Back in the 1990s, Armenia invaded and occupied several Azerbaijani regions, among which the Nagorno-Karabakh region. Ever since the region has known unrests. As a result of Armenia's armed invasion, 20 percent of Azerbaijan's territory fell under Armenian occupation.

Although the OSCE has attempted to negotiate a peaceful resolution to the conflict, Armenia has systematically derailed peace talks, preferring to revert to armed aggression and war crimes rather than engage in peace talks.

"As for Javakh, it is a region within Georgia with compact Armenian minority and subject to territorial claims by some more radical Armenians. Actually, many Armenians in Javakheti region of Georgia, as it is properly called, carry Russian passports," Kratz noted.

The Central Asian and Caucasian Studies in Sweden has already warned that Javakheti - province in southern Georgia - could become the next South Caucasus fault-line. Once again Armenia finds itself at the center of a territorial dispute.

Moreover, Yerevan has been very active behind the scenes, resorting to issuing threats and warning against Georgia should it dare engages in acts of violence against the Armenian political movements in Javakheti. Yerevan issued a series of statement in which it threatened Georgia of pending actions should "its nationals" suffer violence.

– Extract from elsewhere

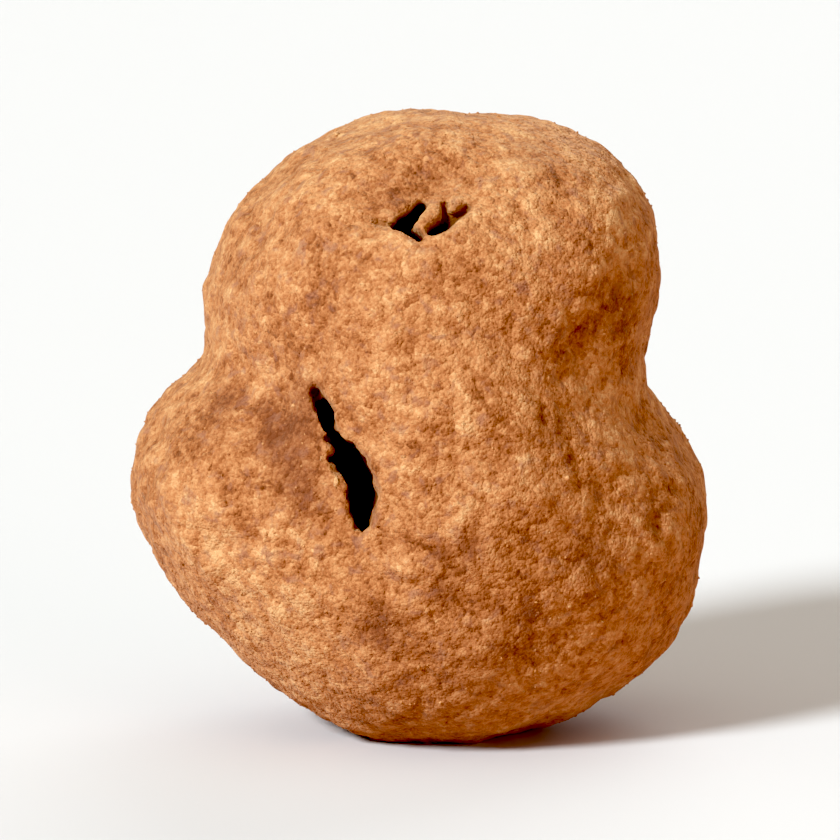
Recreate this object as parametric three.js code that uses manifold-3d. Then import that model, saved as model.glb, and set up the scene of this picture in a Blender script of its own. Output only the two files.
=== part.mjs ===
// A whole dried strawberry under a thick coat of chocolate, dusted with cocoa.
//
// Millimetres, +Z up. The piece stands on a small flat spot at Z = 0, and its front, which holds
// the slit, faces -Y. The origin is the middle of the bounding box's underside.
//
// The coat is one closed solid. Rounded lobes run into each other as they do on a tumbled coat,
// shallow dents and long ripples shape the skin, and two openings are cut into it.

import * as THREE from 'three';
import { mergeVertices } from 'three/addons/utils/BufferGeometryUtils.js';
import Module from 'manifold-3d';

// ---------------------------------------------------------------------------------------------
// Driving dimensions
// ---------------------------------------------------------------------------------------------

const WIDTH = 21.0; // X, from cheek to cheek
const DEPTH = 17.6; // Y, from front to back
const HEIGHT = 22.6; // Z, from the flat spot to the crown
const FLAT_DEPTH = 0.5; // what the flat spot takes off the round base

const BLEND = 0.7; // how softly two lobes run together
const SKIN_DETAIL = 19; // subdivisions of the skin's icosahedron
const HALVINGS = 30; // steps in which a point of the skin is closed in on
const SLOPE_STEP = 0.2; // how far to either side of a point the skin's slope is measured
const FRONT = -1;
const BACK = 1;

// A point or a radius given as shares of the three driving dimensions.
const shares = (x, y, z) => new THREE.Vector3(x * WIDTH, y * DEPTH, z * HEIGHT);

// The middle of the piece, from which every part of the skin can be seen.
const MIDDLE = shares(0.01, 0, 0.48);

// ---------------------------------------------------------------------------------------------
// The form
// ---------------------------------------------------------------------------------------------

// Each lobe is an ellipsoid. Heights count from the round base, before the flat spot.
const LOBES = [
  { name: 'core', centre: shares(0.02, -0.005, 0.54), radii: shares(0.343, 0.466, 0.4) },
  { name: 'crown', centre: shares(0.024, 0.023, 0.743), radii: shares(0.352, 0.415, 0.252) },
  { name: 'crown left', centre: shares(-0.152, 0.034, 0.687), radii: shares(0.21, 0.318, 0.183) },
  { name: 'crown right', centre: shares(0.2, -0.011, 0.76), radii: shares(0.205, 0.307, 0.21) },
  { name: 'belly', centre: shares(0.029, 0.006, 0.357), radii: shares(0.4, 0.489, 0.313) },
  { name: 'left cheek', centre: shares(-0.29, -0.04, 0.422), radii: shares(0.21, 0.33, 0.191) },
  { name: 'left flank', centre: shares(-0.181, -0.023, 0.33), radii: shares(0.238, 0.352, 0.191) },
  { name: 'right cheek', centre: shares(0.286, 0.017, 0.361), radii: shares(0.205, 0.341, 0.2) },
  { name: 'right flank', centre: shares(0.219, 0.011, 0.261), radii: shares(0.243, 0.341, 0.187) },
  { name: 'chin', centre: shares(0.033, -0.023, 0.217), radii: shares(0.338, 0.386, 0.213) },
];

// Each dent is a soft hollow along a short line on the skin, or a swell where its depth is less
// than 0. The line's two ends are shares of the width and height seen from the front or the back.
const DENTS = [
  { name: 'slit valley', side: FRONT, from: [-0.19, 0.6], to: [-0.1, 0.38], reach: 1.6, depth: 0.35 },
  { name: 'pit funnel', side: FRONT, from: [-0.05, 0.9], to: [0.06, 0.92], reach: 1.5, depth: 0.45 },
  { name: 'belly swell', side: FRONT, from: [0.15, 0.5], to: [0.19, 0.47], reach: 3.2, depth: -0.45 },
  { name: 'waist fold', side: FRONT, from: [0.28, 0.68], to: [0.21, 0.62], reach: 1.3, depth: 0.18 },
  { name: 'waist dimple', side: FRONT, from: [0.35, 0.77], to: [0.33, 0.75], reach: 1.2, depth: 0.18 },
  { name: 'cheek fold', side: FRONT, from: [-0.46, 0.52], to: [-0.455, 0.48], reach: 0.8, depth: 0.2 },
  { name: 'back dimple', side: BACK, from: [0.1, 0.7], to: [0.04, 0.64], reach: 1.8, depth: 0.5 },
  { name: 'back fold', side: BACK, from: [-0.3, 0.56], to: [-0.16, 0.52], reach: 1.5, depth: 0.4 },
];

// The openings: a lens-shaped mouth between two ends on the skin, bowed sideways, that narrows
// inwards. "fullest" is where along it the mouth is widest, from 0 at the first end to 1.
const OPENINGS = [
  {
    name: 'slit',
    side: FRONT,
    from: [-0.183, 0.609],
    to: [-0.096, 0.39],
    width: 1.3,
    fullest: 0.62,
    bow: 0.3,
    depth: 4.5,
  },
  {
    name: 'pit',
    side: FRONT,
    from: [-0.055, 0.888],
    to: [0.09, 0.89],
    width: 1.7,
    fullest: 0.45,
    bow: -0.8,
    depth: 2,
  },
];
const OPENING_STEPS = 14; // points along each edge of a mouth
const OPENING_RINGS = 4; // rings between a mouth and its floor
const OPENING_CLEARANCE = 1.5; // how far a cutter stands out of the skin
const FLOOR_WIDTH = 0.5; // an opening's floor, as a share of its mouth
const FLOOR_LENGTH = 0.7;

// Long low ripples, as crossing waves whose directions turn by the golden angle.
const RIPPLE_COUNT = 24;
const RIPPLE_SHORTEST = 2.6;
const RIPPLE_LONGEST = 4.6;
const RIPPLE_HEIGHT = 0.05;
const GOLDEN_SHARE = (Math.sqrt(5) - 1) / 2;

const RIPPLES = Array.from({ length: RIPPLE_COUNT }, (_, i) => {
  const height = 1 - (2 * i + 1) / RIPPLE_COUNT;
  const turn = 2 * Math.PI * GOLDEN_SHARE * i;
  const reach = Math.sqrt(1 - height * height);
  const length = THREE.MathUtils.lerp(RIPPLE_SHORTEST, RIPPLE_LONGEST, (i * Math.SQRT2) % 1);
  const direction = new THREE.Vector3(reach * Math.cos(turn), reach * Math.sin(turn), height);
  return { wave: direction.multiplyScalar((2 * Math.PI) / length), phase: i * i };
});

function ripple(point) {
  const sum = RIPPLES.reduce((total, { wave, phase }) => total + Math.cos(wave.dot(point) + phase), 0);
  return (RIPPLE_HEIGHT * sum) / Math.sqrt(RIPPLE_COUNT / 2);
}

// How deep a point lies below the skin of the blended lobes: each lobe measures its own depth, and
// the largest wins softly.
function lobeDepth(point) {
  const sum = LOBES.reduce((total, { centre, radii }) => {
    const reach = point.clone().sub(centre).divide(radii).length();
    const depth = ((1 - reach) * (radii.x + radii.y + radii.z)) / 3;
    return total + Math.exp(depth / BLEND);
  }, 0);
  return BLEND * Math.log(sum);
}

// The point of a line at which a depth changes from inside to outside, found by halving.
function crossing(depthAt, inside, outside) {
  const point = new THREE.Vector3();
  let near = 0;
  let far = 1;
  for (let step = 0; step < HALVINGS; step += 1) {
    const half = (near + far) / 2;
    if (depthAt(point.lerpVectors(inside, outside, half)) > 0) near = half;
    else far = half;
  }
  return new THREE.Vector3().lerpVectors(inside, outside, near);
}

// The point of a skin that is seen from the front or the back at a share of the width and height.
function skinPoint(depthAt, side, [x, z]) {
  return crossing(depthAt, shares(x, 0, z), shares(x, side, z));
}

const DENT_LINES = DENTS.map(({ side, from, to, reach, depth }) => ({
  line: new THREE.Line3(skinPoint(lobeDepth, side, from), skinPoint(lobeDepth, side, to)),
  reach,
  depth,
}));

function dent(point) {
  const nearest = new THREE.Vector3();
  return DENT_LINES.reduce((total, { line, reach, depth }) => {
    const away = line.closestPointToPoint(point, true, nearest).distanceTo(point) / reach;
    return total + depth * Math.exp(-away * away);
  }, 0);
}

const coatDepth = (point) => lobeDepth(point) + ripple(point) - dent(point);

// A ball of triangles round the piece, with each corner brought in to the skin.
function skinGeometry() {
  const geometry = new THREE.IcosahedronGeometry(HEIGHT, SKIN_DETAIL);
  const position = geometry.attributes.position;
  const outside = new THREE.Vector3();
  for (let i = 0; i < position.count; i += 1) {
    outside.fromBufferAttribute(position, i).add(MIDDLE);
    const point = crossing(coatDepth, MIDDLE, outside);
    position.setXYZ(i, point.x, point.y, point.z);
  }
  return geometry;
}

// ---------------------------------------------------------------------------------------------
// The openings
// ---------------------------------------------------------------------------------------------

// The direction that faces straight out of the blended lobes at a point.
function outwardAt(point) {
  const slope = ['x', 'y', 'z'].map((axis) => {
    const ahead = point.clone();
    const behind = point.clone();
    ahead[axis] += SLOPE_STEP;
    behind[axis] -= SLOPE_STEP;
    return lobeDepth(behind) - lobeDepth(ahead);
  });
  return new THREE.Vector3(...slope).normalize();
}

// A mouth's width from one end to the other, as a share of its largest.
function fullness(share, fullest) {
  const rise = fullest / (1 - fullest);
  const curve = (s) => s ** rise * (1 - s);
  return curve(share) / curve(fullest);
}

// An opening's outline on the skin, its length along X.
function mouthShape({ width, fullest, bow }, length) {
  const edge = (side) =>
    Array.from({ length: OPENING_STEPS + 1 }, (_, i) => {
      const share = i / OPENING_STEPS;
      const middle = bow * Math.sin(Math.PI * share);
      const reach = (side * width * fullness(share, fullest)) / 2;
      return new THREE.Vector2((share - 0.5) * length, middle + reach);
    });
  const near = edge(-1);
  const far = edge(1).slice(1, -1).reverse();
  return new THREE.Shape([...near, ...far]);
}

// The cutter of an opening: its mouth drawn out of the piece, narrowed towards the floor inside.
function openingGeometry(opening) {
  const start = skinPoint(coatDepth, opening.side, opening.from);
  const end = skinPoint(coatDepth, opening.side, opening.to);
  const middle = start.clone().lerp(end, 0.5);
  const along = end.clone().sub(start).normalize();
  const across = outwardAt(middle).cross(along).normalize();
  const outward = along.clone().cross(across);

  const total = opening.depth + OPENING_CLEARANCE;
  const geometry = new THREE.ExtrudeGeometry(mouthShape(opening, start.distanceTo(end)), {
    depth: total,
    steps: OPENING_RINGS,
    bevelEnabled: false,
  });
  const position = geometry.attributes.position;
  for (let i = 0; i < position.count; i += 1) {
    const share = Math.min(1, position.getZ(i) / opening.depth);
    position.setX(i, position.getX(i) * THREE.MathUtils.lerp(FLOOR_LENGTH, 1, share));
    position.setY(i, position.getY(i) * THREE.MathUtils.lerp(FLOOR_WIDTH, 1, share));
  }
  const place = new THREE.Matrix4().makeBasis(along, across, outward);
  place.setPosition(middle.addScaledVector(outward, -opening.depth));
  return geometry.applyMatrix4(place);
}

// ---------------------------------------------------------------------------------------------
// The solid
// ---------------------------------------------------------------------------------------------

const wasm = await Module();
wasm.setup();

function toSolid(geometry) {
  const bare = geometry.clone();
  bare.deleteAttribute('normal');
  bare.deleteAttribute('uv');
  const merged = mergeVertices(bare);
  return new wasm.Manifold(
    new wasm.Mesh({
      numProp: 3,
      vertProperties: Float32Array.from(merged.attributes.position.array),
      triVerts: Uint32Array.from(merged.index.array),
    }),
  );
}

function toGeometry(solid) {
  const mesh = solid.getMesh();
  const geometry = new THREE.BufferGeometry();
  geometry.setAttribute('position', new THREE.BufferAttribute(mesh.vertProperties, 3));
  geometry.setIndex(new THREE.BufferAttribute(mesh.triVerts, 1));
  geometry.computeVertexNormals();
  return geometry;
}

// Brings the round form to the driving dimensions, with the flat spot's plane at Z = 0.
function fitToSize(box) {
  const size = box.getSize(new THREE.Vector3());
  const middle = box.getCenter(new THREE.Vector3());
  const scale = new THREE.Vector3(WIDTH, DEPTH, HEIGHT + FLAT_DEPTH).divide(size);
  const toOrigin = new THREE.Matrix4().makeTranslation(-middle.x, -middle.y, -box.min.z);
  const toScale = new THREE.Matrix4().makeScale(scale.x, scale.y, scale.z);
  const toFlat = new THREE.Matrix4().makeTranslation(0, 0, -FLAT_DEPTH);
  return toFlat.multiply(toScale).multiply(toOrigin);
}

function coatedStrawberryGeometry() {
  const skin = skinGeometry();
  const fit = fitToSize(new THREE.Box3().setFromBufferAttribute(skin.attributes.position));
  const openings = OPENINGS.map((opening) => openingGeometry(opening).applyMatrix4(fit));
  const ground = new THREE.BoxGeometry(2 * WIDTH, 2 * DEPTH, HEIGHT).translate(0, 0, -HEIGHT / 2);
  const cutters = [...openings, ground].map(toSolid);
  const coat = toSolid(skin.applyMatrix4(fit));
  return toGeometry(cutters.reduce((solid, cutter) => solid.subtract(cutter), coat));
}

// ---------------------------------------------------------------------------------------------
// The scene
// ---------------------------------------------------------------------------------------------

const cocoa = new THREE.MeshStandardMaterial({ color: 0xc17a46, roughness: 0.95, metalness: 0 });

const strawberry = new THREE.Mesh(coatedStrawberryGeometry(), cocoa);
strawberry.name = 'coated_strawberry';

const part = new THREE.Group();
part.add(strawberry);

export default part;
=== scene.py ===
"""Looks of the chocolate coated strawberry: a lumpy coat with a slit and a pit, matt with cocoa.

The form is worked out in millimetres as one depth field: how far a point lies below the coat's
skin. It is the field of the CAD solid, with the fine marks, the ragged openings and the pebbled
grain added. The skin is where the field is zero.
"""

import math
from itertools import combinations, pairwise

import bpy
import numpy as np
import openvdb
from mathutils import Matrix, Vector, noise


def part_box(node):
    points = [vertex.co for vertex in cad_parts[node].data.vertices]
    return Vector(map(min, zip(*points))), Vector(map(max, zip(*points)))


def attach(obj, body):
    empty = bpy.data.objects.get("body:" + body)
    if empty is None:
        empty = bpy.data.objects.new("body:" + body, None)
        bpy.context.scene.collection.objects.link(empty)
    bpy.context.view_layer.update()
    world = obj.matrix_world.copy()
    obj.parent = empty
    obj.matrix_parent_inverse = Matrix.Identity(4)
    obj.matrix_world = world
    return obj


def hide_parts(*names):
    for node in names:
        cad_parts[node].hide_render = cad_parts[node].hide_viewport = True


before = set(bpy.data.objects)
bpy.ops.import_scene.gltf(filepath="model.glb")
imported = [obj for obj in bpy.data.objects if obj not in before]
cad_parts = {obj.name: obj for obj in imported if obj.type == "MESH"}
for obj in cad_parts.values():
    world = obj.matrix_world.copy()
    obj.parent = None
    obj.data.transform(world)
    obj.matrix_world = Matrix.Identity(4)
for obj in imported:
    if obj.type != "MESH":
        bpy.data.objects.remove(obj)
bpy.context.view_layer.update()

# ------------------------------------------------------------------------------------------------
# Sizes, in millimetres
# ------------------------------------------------------------------------------------------------

MM = 0.001  # metres
NODE = "coated_strawberry"
cad_low, cad_high = (np.array(corner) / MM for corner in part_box(NODE))
DRIVING = cad_high - cad_low  # width, depth and height
FLAT_DEPTH = 0.5  # what the flat spot takes off the round base
FRONT = -1
BACK = 1


def shares(x, y, z):
    """A point or a radius given as shares of the width, depth and height."""
    return np.array([x, y, z]) * DRIVING


# ------------------------------------------------------------------------------------------------
# The form: lobes, ripples and marks
# ------------------------------------------------------------------------------------------------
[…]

As tensions continue to simmer in the South Caucasus, western powers remain on the fence when it comes to Armenia and its role within their own political agenda.

Uncertain itself of the direction it should take, Armenia remains weak and divided, a political conundrum which sooner or later will unravel under the weight of its own treachery and political inadequacy.

In a nutshell, modern Armenia is not more than an empty institutional shell with no real own geopolitical stance.